§ **WHAT TO WORK ON**
Produce the listing below again, exactly as shown.

§ **RAW DATA**
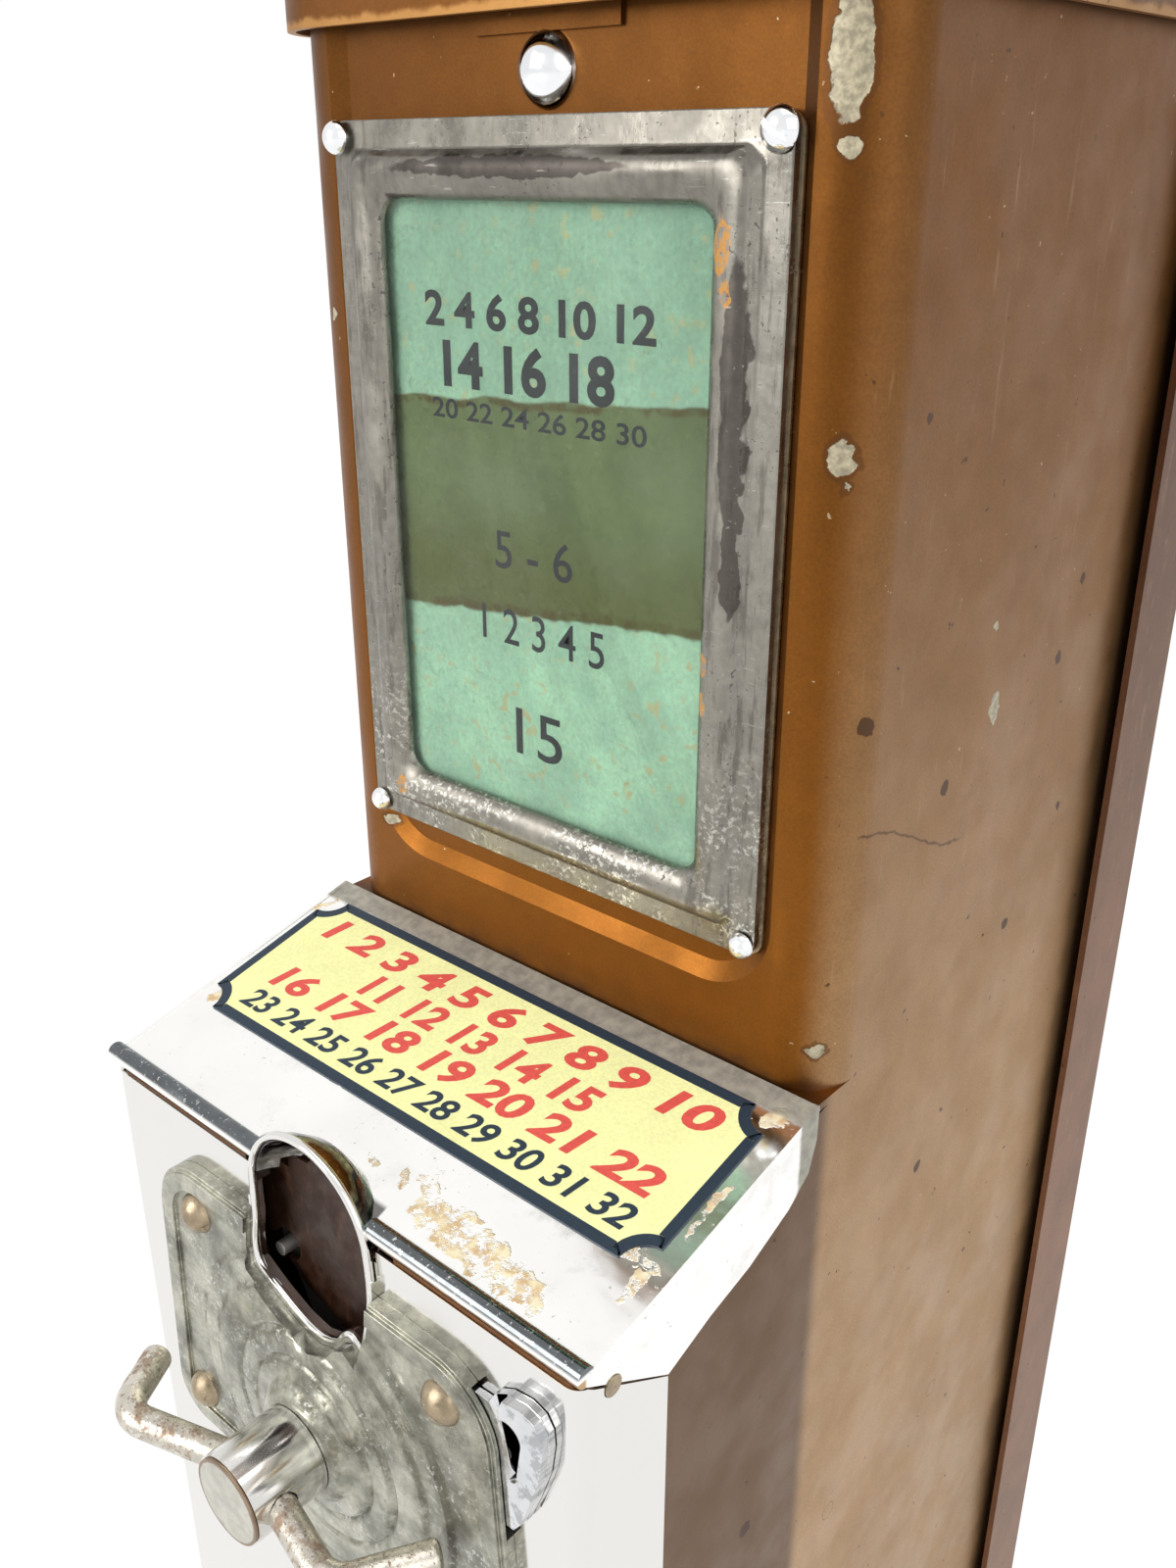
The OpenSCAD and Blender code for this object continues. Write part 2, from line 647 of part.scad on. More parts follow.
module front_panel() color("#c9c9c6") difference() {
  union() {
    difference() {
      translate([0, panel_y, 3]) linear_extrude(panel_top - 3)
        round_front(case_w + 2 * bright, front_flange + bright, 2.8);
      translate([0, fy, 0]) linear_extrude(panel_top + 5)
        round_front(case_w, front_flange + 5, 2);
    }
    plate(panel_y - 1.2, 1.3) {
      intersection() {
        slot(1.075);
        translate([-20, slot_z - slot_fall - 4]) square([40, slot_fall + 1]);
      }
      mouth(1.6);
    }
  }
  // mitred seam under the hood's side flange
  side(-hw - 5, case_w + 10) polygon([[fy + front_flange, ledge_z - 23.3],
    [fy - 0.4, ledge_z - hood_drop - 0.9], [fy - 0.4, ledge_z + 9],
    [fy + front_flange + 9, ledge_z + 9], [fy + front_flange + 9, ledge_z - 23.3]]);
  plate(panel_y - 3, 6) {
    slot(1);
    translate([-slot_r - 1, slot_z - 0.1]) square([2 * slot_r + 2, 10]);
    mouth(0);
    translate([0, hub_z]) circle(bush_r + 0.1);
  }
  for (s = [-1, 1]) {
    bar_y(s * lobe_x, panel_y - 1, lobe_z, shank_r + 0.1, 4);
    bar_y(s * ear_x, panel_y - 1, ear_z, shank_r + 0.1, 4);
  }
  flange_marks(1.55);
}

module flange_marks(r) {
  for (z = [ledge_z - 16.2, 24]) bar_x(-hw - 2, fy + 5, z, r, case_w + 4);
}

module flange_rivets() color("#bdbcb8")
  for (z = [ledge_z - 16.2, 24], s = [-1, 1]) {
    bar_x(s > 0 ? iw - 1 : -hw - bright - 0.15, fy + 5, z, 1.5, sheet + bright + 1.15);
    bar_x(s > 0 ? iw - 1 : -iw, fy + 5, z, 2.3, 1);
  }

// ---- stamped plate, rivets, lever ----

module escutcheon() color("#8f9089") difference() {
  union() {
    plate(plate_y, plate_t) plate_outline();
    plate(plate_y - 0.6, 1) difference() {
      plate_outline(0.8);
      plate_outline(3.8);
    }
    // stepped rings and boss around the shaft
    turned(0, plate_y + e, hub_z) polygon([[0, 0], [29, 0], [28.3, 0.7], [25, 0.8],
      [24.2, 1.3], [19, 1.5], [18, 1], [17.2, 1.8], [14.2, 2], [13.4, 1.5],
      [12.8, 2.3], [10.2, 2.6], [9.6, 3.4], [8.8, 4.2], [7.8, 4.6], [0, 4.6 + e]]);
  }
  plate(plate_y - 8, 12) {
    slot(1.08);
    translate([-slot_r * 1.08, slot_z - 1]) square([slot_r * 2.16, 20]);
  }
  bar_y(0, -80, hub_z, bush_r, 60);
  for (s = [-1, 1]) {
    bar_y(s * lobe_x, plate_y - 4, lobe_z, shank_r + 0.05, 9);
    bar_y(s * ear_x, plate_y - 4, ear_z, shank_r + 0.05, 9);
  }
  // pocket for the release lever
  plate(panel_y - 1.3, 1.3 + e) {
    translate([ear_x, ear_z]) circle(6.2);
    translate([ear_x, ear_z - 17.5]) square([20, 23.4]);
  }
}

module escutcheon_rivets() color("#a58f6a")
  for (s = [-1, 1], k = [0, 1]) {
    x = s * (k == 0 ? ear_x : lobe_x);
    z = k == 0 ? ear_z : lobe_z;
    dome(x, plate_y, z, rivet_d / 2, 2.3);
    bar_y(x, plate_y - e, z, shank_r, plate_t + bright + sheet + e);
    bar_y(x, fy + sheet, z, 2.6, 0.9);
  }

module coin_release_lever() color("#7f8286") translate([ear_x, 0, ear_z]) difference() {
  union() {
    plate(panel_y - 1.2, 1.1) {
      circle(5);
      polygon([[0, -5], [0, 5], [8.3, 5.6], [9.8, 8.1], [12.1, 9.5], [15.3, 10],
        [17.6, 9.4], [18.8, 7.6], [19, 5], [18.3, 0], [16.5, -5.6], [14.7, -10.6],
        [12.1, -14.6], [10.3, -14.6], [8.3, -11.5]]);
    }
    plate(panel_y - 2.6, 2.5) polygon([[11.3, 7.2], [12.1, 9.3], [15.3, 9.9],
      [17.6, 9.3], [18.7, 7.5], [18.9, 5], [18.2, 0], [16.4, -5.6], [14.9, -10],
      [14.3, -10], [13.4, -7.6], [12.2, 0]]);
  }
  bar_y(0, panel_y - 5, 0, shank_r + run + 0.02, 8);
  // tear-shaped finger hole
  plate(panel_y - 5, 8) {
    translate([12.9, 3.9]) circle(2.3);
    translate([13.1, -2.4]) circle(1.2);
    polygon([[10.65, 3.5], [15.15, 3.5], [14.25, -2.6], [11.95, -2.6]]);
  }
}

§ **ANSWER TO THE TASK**
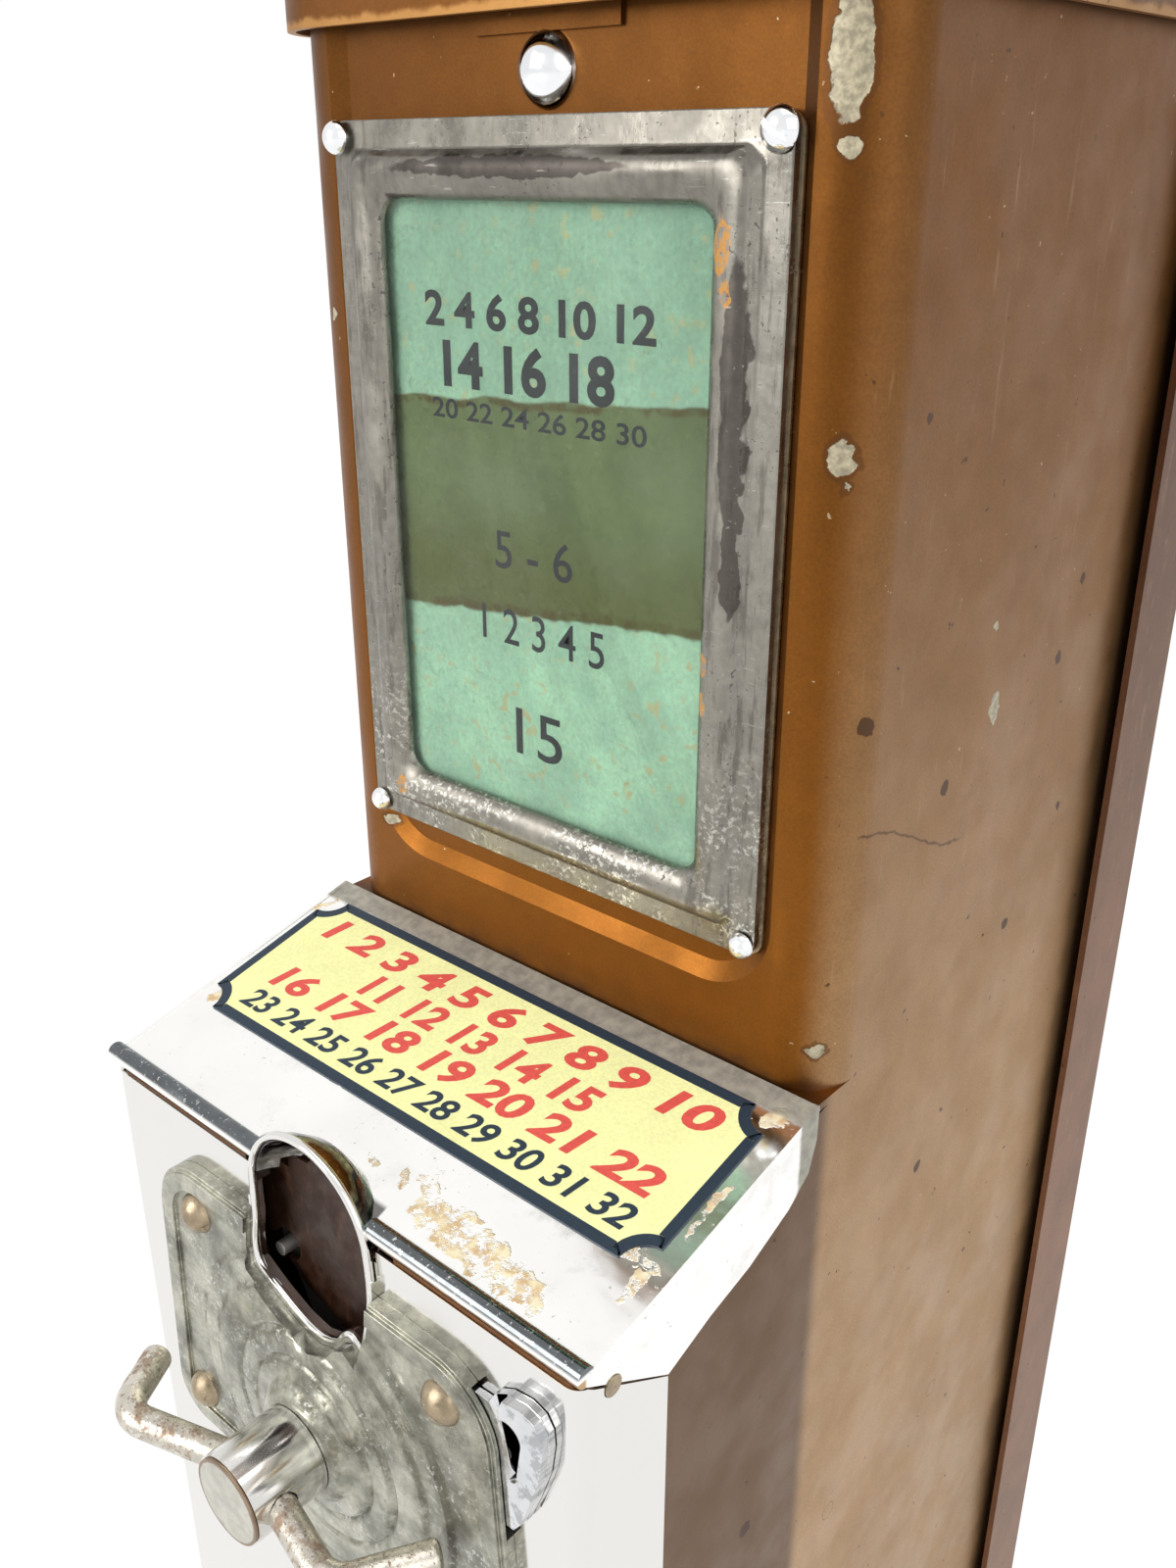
The OpenSCAD and Blender code for this object continues. Write part 2, from line 647 of part.scad on. More parts follow.
module front_panel() color("#c9c9c6") difference() {
  union() {
    difference() {
      translate([0, panel_y, 3]) linear_extrude(panel_top - 3)
        round_front(case_w + 2 * bright, front_flange + bright, 2.8);
      translate([0, fy, 0]) linear_extrude(panel_top + 5)
        round_front(case_w, front_flange + 5, 2);
    }
    plate(panel_y - 1.2, 1.3) {
      intersection() {
        slot(1.075);
        translate([-20, slot_z - slot_fall - 4]) square([40, slot_fall + 1]);
      }
      mouth(1.6);
    }
  }
  // mitred seam under the hood's side flange
  side(-hw - 5, case_w + 10) polygon([[fy + front_flange, ledge_z - 23.3],
    [fy - 0.4, ledge_z - hood_drop - 0.9], [fy - 0.4, ledge_z + 9],
    [fy + front_flange + 9, ledge_z + 9], [fy + front_flange + 9, ledge_z - 23.3]]);
  plate(panel_y - 3, 6) {
    slot(1);
    translate([-slot_r - 1, slot_z - 0.1]) square([2 * slot_r + 2, 10]);
    mouth(0);
    translate([0, hub_z]) circle(bush_r + 0.1);
  }
  for (s = [-1, 1]) {
    bar_y(s * lobe_x, panel_y - 1, lobe_z, shank_r + 0.1, 4);
    bar_y(s * ear_x, panel_y - 1, ear_z, shank_r + 0.1, 4);
  }
  flange_marks(1.55);
}

module flange_marks(r) {
  for (z = [ledge_z - 16.2, 24]) bar_x(-hw - 2, fy + 5, z, r, case_w + 4);
}

module flange_rivets() color("#bdbcb8")
  for (z = [ledge_z - 16.2, 24], s = [-1, 1]) {
    bar_x(s > 0 ? iw - 1 : -hw - bright - 0.15, fy + 5, z, 1.5, sheet + bright + 1.15);
    bar_x(s > 0 ? iw - 1 : -iw, fy + 5, z, 2.3, 1);
  }

// ---- stamped plate, rivets, lever ----

module escutcheon() color("#8f9089") difference() {
  union() {
    plate(plate_y, plate_t) plate_outline();
    plate(plate_y - 0.6, 1) difference() {
      plate_outline(0.8);
      plate_outline(3.8);
    }
    // stepped rings and boss around the shaft
    turned(0, plate_y + e, hub_z) polygon([[0, 0], [29, 0], [28.3, 0.7], [25, 0.8],
      [24.2, 1.3], [19, 1.5], [18, 1], [17.2, 1.8], [14.2, 2], [13.4, 1.5],
      [12.8, 2.3], [10.2, 2.6], [9.6, 3.4], [8.8, 4.2], [7.8, 4.6], [0, 4.6 + e]]);
  }
  plate(plate_y - 8, 12) {
    slot(1.08);
    translate([-slot_r * 1.08, slot_z - 1]) square([slot_r * 2.16, 20]);
  }
  bar_y(0, -80, hub_z, bush_r, 60);
  for (s = [-1, 1]) {
    bar_y(s * lobe_x, plate_y - 4, lobe_z, shank_r + 0.05, 9);
    bar_y(s * ear_x, plate_y - 4, ear_z, shank_r + 0.05, 9);
  }
  // pocket for the release lever
  plate(panel_y - 1.3, 1.3 + e) {
    translate([ear_x, ear_z]) circle(6.2);
    translate([ear_x, ear_z - 17.5]) square([20, 23.4]);
  }
}

module escutcheon_rivets() color("#a58f6a")
  for (s = [-1, 1], k = [0, 1]) {
    x = s * (k == 0 ? ear_x : lobe_x);
    z = k == 0 ? ear_z : lobe_z;
    dome(x, plate_y, z, rivet_d / 2, 2.3);
    bar_y(x, plate_y - e, z, shank_r, plate_t + bright + sheet + e);
    bar_y(x, fy + sheet, z, 2.6, 0.9);
  }

module coin_release_lever() color("#7f8286") translate([ear_x, 0, ear_z]) difference() {
  union() {
    plate(panel_y - 1.2, 1.1) {
      circle(5);
      polygon([[0, -5], [0, 5], [8.3, 5.6], [9.8, 8.1], [12.1, 9.5], [15.3, 10],
        [17.6, 9.4], [18.8, 7.6], [19, 5], [18.3, 0], [16.5, -5.6], [14.7, -10.6],
        [12.1, -14.6], [10.3, -14.6], [8.3, -11.5]]);
    }
    plate(panel_y - 2.6, 2.5) polygon([[11.3, 7.2], [12.1, 9.3], [15.3, 9.9],
      [17.6, 9.3], [18.7, 7.5], [18.9, 5], [18.2, 0], [16.4, -5.6], [14.9, -10],
      [14.3, -10], [13.4, -7.6], [12.2, 0]]);
  }
  bar_y(0, panel_y - 5, 0, shank_r + run + 0.02, 8);
  // tear-shaped finger hole
  plate(panel_y - 5, 8) {
    translate([12.9, 3.9]) circle(2.3);
    translate([13.1, -2.4]) circle(1.2);
    polygon([[10.65, 3.5], [15.15, 3.5], [14.25, -2.6], [11.95, -2.6]]);
  }
}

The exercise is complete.